§ Stated exercise
Only the number is wanted: how many lines of the data contain "axes"?

--- Start ---

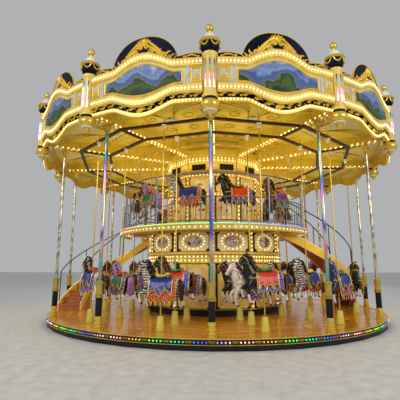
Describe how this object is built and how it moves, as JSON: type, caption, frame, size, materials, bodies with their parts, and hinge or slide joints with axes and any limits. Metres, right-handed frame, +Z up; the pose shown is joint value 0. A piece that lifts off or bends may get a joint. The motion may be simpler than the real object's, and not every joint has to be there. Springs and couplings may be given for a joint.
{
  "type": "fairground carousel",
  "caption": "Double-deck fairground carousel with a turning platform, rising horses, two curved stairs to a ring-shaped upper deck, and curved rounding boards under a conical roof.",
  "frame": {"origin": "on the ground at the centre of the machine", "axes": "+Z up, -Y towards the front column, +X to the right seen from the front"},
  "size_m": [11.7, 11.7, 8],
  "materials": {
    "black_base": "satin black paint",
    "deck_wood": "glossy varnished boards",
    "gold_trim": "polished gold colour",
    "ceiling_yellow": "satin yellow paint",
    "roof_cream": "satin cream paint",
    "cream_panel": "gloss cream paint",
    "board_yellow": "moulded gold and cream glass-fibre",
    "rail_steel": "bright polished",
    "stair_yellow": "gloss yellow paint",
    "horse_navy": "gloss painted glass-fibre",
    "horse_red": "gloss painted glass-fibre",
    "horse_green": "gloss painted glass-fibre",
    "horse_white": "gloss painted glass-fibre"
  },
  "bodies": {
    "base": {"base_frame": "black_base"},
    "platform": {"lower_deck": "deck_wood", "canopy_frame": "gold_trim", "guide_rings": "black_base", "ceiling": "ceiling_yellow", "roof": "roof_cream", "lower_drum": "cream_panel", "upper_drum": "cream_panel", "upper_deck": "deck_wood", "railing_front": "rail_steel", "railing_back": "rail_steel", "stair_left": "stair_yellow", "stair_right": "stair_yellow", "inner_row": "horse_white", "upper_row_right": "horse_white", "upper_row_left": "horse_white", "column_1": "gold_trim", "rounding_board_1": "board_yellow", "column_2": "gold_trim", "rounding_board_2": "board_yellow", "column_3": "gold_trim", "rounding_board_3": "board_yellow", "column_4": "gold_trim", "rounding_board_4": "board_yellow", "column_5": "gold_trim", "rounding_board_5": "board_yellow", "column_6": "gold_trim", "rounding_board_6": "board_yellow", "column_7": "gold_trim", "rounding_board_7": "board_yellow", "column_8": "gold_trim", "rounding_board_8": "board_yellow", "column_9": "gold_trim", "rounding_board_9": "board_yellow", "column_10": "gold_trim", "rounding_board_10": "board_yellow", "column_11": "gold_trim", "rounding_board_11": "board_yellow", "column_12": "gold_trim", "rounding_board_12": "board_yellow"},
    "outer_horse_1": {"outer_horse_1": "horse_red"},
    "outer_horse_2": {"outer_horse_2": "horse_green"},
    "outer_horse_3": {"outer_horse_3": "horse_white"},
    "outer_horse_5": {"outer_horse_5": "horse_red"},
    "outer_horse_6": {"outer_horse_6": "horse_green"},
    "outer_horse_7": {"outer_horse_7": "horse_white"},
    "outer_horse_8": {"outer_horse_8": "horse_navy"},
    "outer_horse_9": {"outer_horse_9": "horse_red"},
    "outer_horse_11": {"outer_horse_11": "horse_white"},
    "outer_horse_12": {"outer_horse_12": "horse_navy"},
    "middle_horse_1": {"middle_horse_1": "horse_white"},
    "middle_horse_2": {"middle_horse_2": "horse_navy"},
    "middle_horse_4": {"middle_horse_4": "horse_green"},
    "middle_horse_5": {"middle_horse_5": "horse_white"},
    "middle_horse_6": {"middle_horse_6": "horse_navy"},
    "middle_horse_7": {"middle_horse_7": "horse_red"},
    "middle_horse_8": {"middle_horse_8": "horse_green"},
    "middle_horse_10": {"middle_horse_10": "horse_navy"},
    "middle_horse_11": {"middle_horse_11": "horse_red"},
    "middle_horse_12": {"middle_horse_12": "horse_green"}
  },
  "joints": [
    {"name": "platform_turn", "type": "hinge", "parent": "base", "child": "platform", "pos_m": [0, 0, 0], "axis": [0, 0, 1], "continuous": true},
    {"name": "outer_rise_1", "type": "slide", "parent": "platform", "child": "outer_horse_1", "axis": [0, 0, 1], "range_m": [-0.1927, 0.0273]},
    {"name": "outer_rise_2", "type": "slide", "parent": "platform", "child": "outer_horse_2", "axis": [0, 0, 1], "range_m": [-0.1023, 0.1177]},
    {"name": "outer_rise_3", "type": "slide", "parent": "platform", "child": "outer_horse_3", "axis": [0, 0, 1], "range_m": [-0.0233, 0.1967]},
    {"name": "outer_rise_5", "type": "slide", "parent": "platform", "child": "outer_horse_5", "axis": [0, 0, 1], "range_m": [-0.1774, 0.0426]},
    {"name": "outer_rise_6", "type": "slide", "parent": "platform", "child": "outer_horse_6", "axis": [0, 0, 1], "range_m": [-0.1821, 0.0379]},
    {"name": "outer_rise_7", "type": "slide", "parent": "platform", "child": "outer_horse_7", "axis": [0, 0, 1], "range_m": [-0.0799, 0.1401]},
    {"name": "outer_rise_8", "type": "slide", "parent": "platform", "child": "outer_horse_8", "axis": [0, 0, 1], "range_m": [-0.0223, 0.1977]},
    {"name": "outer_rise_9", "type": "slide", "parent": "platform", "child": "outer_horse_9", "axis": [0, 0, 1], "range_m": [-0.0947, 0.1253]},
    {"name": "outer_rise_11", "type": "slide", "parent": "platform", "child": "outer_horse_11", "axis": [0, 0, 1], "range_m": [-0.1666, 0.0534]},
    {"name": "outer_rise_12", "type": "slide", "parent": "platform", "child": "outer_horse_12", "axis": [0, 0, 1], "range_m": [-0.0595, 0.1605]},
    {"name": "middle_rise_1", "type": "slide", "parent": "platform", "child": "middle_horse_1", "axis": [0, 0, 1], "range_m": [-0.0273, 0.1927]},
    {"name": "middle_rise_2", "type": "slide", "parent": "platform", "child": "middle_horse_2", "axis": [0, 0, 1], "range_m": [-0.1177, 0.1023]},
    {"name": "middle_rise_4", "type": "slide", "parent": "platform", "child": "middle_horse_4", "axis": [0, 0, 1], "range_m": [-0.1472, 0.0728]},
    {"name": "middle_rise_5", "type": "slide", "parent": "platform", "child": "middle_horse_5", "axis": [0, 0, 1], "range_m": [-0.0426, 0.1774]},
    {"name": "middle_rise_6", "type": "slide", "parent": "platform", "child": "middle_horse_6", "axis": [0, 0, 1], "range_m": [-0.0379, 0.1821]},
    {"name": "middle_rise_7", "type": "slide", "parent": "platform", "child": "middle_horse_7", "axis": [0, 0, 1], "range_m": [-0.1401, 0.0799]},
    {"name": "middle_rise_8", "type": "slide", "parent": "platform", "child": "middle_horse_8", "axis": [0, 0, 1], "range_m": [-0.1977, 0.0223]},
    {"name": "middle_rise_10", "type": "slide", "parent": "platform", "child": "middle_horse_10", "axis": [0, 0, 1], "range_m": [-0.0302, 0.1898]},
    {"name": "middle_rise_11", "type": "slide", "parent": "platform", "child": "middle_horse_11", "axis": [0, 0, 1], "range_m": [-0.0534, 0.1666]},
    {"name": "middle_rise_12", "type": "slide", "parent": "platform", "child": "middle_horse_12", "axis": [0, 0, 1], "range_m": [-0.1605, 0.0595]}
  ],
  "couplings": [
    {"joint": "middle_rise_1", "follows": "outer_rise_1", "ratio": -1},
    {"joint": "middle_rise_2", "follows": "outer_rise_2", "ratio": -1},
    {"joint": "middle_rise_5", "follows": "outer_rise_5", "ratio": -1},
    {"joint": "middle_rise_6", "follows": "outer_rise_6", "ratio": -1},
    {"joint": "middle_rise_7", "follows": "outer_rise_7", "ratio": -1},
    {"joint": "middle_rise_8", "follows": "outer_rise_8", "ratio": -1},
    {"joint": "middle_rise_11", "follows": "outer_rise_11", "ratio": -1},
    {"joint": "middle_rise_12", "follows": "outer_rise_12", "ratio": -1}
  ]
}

--- End ---

§ Response
2